Democrat Scott Murphy has lengthened a narrow lead over Republican Jim Tedisco in New York’s special House election that now appears headed toward further legal challenges, even though a top Republican predicts the race is lost.
“We lost the special election in New York. It’s gone,” said former Virginia Rep. Thomas M. Davis III, a veteran election vote-counter and former chairman of the National Republican Congressional Committee.
But Republican lawyers who have been monitoring the remaining voter tally said Friday they will go to court to ensure that all of the legitimate ballots cast are counted accurately.
“After two weeks of counting the votes, the one thing that remains certain is that this continues to be a remarkably close race, and every vote matters,” James E. Walsh, attorney for the Tedisco campaign, said in a statement late Friday.
“On Monday, we intend to make our case before the judge that this important election should be decided by the lawful voters of the 20th Congressional District and not by residents of New York City,” Mr. Walsh said in a reference to questions being raised over whether a number of the votes counted were from voters who reside outside of the district.
Mr. Murphy, a businessman and political neophyte, led by 264 votes Friday over Mr. Tedisco, the former state Assembly minority leader, in the upstate race to elect a successor to Democratic Rep. Kirsten Gillibrand, who was appointed to fill Secretary of State Hillary Rodham Clinton’s vacated Senate seat.
The March 31 election ended in a virtual tie, with Mr. Murphy holding a tenuous 25-vote lead before a painstakingly slow two-week count examined several thousand absentee ballots, some of which have been challenged - including Mrs.
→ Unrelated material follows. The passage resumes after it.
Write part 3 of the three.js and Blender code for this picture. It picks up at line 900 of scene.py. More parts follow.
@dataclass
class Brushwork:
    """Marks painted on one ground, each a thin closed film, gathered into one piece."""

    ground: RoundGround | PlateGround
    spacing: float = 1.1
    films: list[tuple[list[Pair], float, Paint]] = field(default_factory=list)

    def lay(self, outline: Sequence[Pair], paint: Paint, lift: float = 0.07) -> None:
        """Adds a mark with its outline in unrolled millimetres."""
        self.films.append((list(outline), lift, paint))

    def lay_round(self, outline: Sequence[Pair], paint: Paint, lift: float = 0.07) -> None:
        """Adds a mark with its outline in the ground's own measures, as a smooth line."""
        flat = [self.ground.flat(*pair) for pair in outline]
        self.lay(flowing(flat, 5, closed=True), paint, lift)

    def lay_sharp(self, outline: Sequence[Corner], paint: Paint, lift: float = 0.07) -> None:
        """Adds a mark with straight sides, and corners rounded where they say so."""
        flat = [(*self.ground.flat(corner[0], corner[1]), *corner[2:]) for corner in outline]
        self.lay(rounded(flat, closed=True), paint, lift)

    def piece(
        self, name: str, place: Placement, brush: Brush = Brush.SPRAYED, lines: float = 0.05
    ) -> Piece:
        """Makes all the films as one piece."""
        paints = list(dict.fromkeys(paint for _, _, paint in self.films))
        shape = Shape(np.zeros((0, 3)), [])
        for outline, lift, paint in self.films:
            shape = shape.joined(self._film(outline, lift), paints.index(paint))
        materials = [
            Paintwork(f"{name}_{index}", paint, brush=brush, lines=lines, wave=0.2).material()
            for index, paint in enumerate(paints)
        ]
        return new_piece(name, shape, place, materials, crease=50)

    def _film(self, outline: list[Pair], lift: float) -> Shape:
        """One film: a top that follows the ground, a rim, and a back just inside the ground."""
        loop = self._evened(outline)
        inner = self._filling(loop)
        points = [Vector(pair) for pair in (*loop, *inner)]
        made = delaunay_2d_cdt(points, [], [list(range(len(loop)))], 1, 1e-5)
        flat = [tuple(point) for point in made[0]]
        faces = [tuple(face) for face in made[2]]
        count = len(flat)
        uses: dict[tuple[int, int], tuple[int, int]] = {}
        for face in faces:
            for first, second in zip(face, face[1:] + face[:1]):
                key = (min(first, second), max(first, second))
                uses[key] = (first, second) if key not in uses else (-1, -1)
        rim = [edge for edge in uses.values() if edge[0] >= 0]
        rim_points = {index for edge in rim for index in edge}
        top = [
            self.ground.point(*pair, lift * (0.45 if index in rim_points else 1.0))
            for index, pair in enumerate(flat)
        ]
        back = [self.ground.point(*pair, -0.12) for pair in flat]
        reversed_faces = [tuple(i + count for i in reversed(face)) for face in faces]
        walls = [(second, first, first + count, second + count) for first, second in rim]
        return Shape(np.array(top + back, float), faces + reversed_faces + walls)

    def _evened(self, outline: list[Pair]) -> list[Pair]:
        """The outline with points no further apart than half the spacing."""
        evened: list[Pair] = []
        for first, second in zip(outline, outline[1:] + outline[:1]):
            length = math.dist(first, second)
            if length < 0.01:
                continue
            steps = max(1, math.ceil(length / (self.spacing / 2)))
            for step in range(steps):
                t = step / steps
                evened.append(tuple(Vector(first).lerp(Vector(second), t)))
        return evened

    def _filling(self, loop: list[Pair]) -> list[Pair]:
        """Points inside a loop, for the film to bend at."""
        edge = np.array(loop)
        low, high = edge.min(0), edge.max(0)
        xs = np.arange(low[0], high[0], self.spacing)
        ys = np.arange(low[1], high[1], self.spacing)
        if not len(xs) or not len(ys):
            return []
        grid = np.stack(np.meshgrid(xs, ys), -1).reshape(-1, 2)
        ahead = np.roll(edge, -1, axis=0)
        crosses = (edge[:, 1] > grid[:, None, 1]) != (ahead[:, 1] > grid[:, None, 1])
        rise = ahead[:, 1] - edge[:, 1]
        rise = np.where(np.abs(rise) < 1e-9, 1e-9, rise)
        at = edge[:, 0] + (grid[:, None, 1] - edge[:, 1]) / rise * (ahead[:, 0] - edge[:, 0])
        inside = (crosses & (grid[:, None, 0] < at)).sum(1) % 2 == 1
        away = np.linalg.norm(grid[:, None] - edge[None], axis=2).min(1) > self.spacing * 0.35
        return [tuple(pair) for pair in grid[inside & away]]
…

Gillibrand’s own absentee ballot, which Republicans rejected on the grounds that she was in the congressional district on Election Day and could have voted in person.
Democrats have called on Mr. Tedisco to concede, while the National Republican Congressional Committee has charged in a recent fundraising appeal that “the Democrats will try to ‘steal’ the election.”
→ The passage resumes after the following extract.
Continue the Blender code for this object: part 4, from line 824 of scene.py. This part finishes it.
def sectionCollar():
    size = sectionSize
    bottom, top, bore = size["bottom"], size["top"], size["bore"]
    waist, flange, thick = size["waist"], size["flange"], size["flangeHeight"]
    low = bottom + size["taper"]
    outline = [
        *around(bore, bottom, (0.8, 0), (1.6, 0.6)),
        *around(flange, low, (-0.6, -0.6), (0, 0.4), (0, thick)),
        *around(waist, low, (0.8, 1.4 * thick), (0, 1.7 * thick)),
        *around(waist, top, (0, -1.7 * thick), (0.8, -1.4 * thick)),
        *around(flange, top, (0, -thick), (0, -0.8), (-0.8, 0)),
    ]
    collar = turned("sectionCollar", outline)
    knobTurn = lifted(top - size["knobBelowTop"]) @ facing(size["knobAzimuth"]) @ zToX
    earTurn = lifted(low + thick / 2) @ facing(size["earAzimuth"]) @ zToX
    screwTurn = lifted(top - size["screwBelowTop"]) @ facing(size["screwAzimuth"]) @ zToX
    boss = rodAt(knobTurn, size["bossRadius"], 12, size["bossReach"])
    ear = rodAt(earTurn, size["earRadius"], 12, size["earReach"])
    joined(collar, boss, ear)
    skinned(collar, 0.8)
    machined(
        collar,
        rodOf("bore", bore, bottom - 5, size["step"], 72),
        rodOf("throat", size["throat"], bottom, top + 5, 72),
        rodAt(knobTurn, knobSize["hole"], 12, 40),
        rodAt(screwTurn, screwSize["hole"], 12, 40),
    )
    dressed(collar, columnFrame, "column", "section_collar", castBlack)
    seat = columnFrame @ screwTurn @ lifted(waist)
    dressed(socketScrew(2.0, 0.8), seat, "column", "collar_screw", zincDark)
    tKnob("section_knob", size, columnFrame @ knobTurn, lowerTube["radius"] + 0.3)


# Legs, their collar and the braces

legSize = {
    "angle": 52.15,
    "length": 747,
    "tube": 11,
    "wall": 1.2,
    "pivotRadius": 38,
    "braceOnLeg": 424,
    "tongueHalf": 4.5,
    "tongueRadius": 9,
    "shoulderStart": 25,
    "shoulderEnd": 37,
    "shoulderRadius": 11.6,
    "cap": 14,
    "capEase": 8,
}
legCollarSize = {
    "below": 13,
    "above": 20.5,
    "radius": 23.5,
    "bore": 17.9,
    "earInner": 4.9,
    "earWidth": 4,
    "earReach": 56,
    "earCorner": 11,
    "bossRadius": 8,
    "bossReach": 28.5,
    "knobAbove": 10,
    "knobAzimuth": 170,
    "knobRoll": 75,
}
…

But as the absentee-ballot count progressed, Mr. Tedisco’s hopes of pulling ahead of his rival in Saratoga County, which he carried on Election Day and is the largest county in the district, did not materialize. Still, his campaign had faith that he could catch up and overcome Mr. Murphy’s lead when the roughly 1,200 challenged absentee ballots were counted.
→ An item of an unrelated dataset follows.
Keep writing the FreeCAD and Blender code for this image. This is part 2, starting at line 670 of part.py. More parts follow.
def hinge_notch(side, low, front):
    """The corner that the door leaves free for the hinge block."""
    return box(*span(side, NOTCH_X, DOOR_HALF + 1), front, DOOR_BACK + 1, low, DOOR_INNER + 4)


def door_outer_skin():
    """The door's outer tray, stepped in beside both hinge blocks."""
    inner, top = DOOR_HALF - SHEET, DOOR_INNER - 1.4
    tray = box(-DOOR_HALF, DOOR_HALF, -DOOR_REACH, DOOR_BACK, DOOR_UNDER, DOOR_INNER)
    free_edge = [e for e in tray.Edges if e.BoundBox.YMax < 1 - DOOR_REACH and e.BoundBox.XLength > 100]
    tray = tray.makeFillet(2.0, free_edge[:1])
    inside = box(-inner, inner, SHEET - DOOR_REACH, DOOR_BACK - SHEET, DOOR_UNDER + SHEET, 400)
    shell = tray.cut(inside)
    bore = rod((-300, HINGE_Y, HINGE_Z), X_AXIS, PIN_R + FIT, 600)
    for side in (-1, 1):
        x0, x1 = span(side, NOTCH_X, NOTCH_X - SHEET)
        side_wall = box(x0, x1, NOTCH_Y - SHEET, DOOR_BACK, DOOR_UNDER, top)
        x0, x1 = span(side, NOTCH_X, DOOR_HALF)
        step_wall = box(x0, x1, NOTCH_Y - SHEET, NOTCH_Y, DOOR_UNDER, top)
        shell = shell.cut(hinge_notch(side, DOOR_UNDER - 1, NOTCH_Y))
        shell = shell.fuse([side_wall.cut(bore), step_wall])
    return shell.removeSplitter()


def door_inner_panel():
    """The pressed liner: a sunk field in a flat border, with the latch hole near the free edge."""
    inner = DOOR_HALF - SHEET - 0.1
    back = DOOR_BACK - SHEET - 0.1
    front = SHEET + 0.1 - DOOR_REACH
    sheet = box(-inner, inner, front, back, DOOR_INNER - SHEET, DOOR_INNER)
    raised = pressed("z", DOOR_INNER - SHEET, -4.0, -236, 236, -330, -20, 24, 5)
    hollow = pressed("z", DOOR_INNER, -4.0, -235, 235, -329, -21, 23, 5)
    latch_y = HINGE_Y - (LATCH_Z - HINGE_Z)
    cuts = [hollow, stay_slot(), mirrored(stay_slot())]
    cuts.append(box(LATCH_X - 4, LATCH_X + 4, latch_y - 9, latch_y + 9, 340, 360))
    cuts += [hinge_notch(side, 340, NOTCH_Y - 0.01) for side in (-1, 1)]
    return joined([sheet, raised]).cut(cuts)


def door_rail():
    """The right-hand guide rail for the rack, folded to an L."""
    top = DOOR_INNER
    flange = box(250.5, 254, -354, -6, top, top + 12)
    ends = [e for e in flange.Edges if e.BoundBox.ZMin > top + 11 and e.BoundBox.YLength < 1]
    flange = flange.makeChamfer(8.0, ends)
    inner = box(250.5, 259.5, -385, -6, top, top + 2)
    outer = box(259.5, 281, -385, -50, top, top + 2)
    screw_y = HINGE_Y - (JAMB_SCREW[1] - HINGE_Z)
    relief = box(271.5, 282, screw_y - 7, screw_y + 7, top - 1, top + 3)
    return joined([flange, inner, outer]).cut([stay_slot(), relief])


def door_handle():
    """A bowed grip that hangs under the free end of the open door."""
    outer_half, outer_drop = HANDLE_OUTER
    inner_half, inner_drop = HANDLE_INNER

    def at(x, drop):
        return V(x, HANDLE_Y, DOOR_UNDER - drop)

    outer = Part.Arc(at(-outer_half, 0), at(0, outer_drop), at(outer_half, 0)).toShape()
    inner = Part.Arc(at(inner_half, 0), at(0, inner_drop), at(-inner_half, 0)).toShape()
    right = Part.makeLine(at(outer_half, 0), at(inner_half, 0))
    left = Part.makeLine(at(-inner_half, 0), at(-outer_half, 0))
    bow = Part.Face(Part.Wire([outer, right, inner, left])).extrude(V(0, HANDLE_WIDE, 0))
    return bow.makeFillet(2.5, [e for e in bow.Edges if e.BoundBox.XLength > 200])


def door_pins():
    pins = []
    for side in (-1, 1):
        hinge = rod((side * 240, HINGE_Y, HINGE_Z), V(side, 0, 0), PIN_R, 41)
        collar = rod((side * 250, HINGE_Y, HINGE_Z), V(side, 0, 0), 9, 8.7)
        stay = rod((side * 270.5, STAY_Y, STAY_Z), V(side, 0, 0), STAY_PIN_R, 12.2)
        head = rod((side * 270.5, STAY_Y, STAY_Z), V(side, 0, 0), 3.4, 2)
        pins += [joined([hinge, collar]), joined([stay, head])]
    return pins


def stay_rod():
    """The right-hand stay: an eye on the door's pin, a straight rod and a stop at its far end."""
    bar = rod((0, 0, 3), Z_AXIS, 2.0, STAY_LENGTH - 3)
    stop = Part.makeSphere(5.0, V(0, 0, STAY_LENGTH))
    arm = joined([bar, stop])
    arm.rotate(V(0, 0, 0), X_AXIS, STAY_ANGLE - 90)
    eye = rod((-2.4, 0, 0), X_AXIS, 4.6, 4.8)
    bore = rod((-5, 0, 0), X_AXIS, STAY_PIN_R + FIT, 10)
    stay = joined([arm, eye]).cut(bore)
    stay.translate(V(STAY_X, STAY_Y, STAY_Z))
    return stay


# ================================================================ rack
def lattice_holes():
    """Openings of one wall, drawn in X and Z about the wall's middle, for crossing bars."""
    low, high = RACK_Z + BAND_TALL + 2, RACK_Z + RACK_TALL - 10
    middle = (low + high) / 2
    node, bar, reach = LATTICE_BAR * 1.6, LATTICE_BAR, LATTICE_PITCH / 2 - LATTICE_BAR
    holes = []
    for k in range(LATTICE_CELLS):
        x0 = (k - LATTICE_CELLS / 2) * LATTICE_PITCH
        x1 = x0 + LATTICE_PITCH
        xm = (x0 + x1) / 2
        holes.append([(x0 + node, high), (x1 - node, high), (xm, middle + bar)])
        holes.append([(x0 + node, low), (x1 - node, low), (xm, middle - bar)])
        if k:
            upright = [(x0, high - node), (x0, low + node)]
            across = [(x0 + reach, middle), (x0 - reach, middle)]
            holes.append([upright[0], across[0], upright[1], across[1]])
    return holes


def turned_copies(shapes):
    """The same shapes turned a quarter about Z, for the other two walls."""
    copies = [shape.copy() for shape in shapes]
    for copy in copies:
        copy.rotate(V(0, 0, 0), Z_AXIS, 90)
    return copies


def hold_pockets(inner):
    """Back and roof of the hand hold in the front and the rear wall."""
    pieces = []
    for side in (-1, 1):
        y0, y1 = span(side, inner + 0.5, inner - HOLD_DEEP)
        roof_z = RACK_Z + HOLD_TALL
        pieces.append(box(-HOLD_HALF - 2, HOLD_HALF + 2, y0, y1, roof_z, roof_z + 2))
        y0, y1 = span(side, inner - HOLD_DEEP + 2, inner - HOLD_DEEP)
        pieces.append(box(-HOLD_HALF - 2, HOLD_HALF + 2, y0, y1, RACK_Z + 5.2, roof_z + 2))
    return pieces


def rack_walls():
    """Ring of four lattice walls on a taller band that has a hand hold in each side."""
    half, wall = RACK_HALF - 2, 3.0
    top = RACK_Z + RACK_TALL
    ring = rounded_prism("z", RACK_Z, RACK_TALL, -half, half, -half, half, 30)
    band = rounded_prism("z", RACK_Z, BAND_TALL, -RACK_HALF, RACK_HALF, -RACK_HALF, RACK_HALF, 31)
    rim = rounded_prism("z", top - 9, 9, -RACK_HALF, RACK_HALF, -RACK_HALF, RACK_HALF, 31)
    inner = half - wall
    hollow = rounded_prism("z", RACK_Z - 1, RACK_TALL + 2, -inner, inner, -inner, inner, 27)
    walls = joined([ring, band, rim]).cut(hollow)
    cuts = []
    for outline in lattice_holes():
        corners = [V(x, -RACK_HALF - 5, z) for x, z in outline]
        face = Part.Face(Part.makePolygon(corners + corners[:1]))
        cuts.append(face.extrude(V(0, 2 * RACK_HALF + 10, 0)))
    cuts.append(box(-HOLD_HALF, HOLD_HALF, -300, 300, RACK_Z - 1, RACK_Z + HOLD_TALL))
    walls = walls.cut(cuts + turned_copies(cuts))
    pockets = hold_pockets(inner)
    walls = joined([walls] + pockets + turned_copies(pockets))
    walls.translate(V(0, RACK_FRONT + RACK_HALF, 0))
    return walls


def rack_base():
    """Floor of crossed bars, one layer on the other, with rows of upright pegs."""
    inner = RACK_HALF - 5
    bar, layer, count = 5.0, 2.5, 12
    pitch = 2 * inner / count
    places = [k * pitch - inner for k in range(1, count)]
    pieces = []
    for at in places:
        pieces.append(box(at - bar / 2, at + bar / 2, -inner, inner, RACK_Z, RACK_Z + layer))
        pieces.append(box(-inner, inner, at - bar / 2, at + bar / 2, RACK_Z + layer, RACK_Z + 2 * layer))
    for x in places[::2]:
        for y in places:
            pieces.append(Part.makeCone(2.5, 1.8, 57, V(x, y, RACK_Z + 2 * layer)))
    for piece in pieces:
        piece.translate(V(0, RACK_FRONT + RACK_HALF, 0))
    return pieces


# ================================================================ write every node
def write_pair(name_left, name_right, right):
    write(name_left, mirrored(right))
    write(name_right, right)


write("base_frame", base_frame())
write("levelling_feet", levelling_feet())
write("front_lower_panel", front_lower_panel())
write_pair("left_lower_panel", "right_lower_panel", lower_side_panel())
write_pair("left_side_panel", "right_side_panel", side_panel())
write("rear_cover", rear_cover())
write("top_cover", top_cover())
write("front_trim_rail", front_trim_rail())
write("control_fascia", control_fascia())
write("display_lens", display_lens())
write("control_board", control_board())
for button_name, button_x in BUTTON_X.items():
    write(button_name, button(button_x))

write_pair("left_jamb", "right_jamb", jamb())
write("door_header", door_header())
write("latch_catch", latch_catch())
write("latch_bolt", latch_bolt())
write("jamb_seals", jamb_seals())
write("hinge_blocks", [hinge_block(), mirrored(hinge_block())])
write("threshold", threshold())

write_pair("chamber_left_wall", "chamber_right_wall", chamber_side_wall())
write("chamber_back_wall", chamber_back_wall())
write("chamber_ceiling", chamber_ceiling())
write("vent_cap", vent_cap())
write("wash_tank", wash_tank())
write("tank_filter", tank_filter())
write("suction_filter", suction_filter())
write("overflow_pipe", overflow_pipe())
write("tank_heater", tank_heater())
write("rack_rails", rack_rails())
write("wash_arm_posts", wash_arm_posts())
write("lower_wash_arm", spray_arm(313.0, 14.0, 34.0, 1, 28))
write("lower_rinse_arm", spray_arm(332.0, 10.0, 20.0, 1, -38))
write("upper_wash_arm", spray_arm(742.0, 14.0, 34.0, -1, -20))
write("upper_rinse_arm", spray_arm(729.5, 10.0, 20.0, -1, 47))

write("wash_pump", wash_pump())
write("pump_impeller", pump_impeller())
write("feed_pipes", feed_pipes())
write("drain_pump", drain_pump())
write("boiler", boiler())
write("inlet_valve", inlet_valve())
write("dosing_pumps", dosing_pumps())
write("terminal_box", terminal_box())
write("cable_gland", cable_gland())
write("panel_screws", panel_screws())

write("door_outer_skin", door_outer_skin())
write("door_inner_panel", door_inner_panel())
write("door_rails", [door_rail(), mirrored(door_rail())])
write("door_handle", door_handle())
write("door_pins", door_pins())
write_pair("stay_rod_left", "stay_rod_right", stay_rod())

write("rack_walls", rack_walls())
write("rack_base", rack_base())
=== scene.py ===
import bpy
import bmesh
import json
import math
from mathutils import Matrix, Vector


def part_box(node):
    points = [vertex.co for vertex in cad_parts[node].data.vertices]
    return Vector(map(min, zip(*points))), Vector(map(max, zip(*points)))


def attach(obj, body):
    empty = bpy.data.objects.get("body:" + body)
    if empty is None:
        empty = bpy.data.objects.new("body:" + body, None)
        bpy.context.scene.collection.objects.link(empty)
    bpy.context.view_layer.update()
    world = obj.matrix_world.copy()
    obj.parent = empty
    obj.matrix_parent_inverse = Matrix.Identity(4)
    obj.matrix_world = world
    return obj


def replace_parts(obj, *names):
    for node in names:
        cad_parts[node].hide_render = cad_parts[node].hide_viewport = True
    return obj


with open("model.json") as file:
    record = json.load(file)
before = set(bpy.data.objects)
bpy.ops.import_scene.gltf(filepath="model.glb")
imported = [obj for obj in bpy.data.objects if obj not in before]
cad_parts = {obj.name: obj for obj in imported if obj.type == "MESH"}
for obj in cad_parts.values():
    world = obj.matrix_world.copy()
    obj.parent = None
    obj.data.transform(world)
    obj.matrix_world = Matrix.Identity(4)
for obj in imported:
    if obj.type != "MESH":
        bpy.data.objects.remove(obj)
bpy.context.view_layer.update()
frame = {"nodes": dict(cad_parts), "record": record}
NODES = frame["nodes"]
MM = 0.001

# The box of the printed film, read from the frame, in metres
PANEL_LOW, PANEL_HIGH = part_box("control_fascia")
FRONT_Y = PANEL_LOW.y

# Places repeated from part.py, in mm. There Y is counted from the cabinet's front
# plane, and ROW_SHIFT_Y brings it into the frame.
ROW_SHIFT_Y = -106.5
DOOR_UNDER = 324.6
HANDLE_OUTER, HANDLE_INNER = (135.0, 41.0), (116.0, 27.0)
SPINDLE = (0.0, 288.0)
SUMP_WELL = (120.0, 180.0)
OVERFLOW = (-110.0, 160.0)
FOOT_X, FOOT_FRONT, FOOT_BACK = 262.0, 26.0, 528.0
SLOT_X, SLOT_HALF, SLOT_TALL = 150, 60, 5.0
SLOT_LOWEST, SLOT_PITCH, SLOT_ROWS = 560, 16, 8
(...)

Even so, the Tedisco campaign had been sending signals last week that they planned to take legal action to determine the legality of a number of absentee ballots challenged on residency grounds, where there were questions of whether voters were permanent residents of the district.
The judge has asked attorneys for both candidates to prepare briefs on the issue, and an official in the Tedisco campaign told The Washington Times on Friday that “it could be a significant numbers of voters.”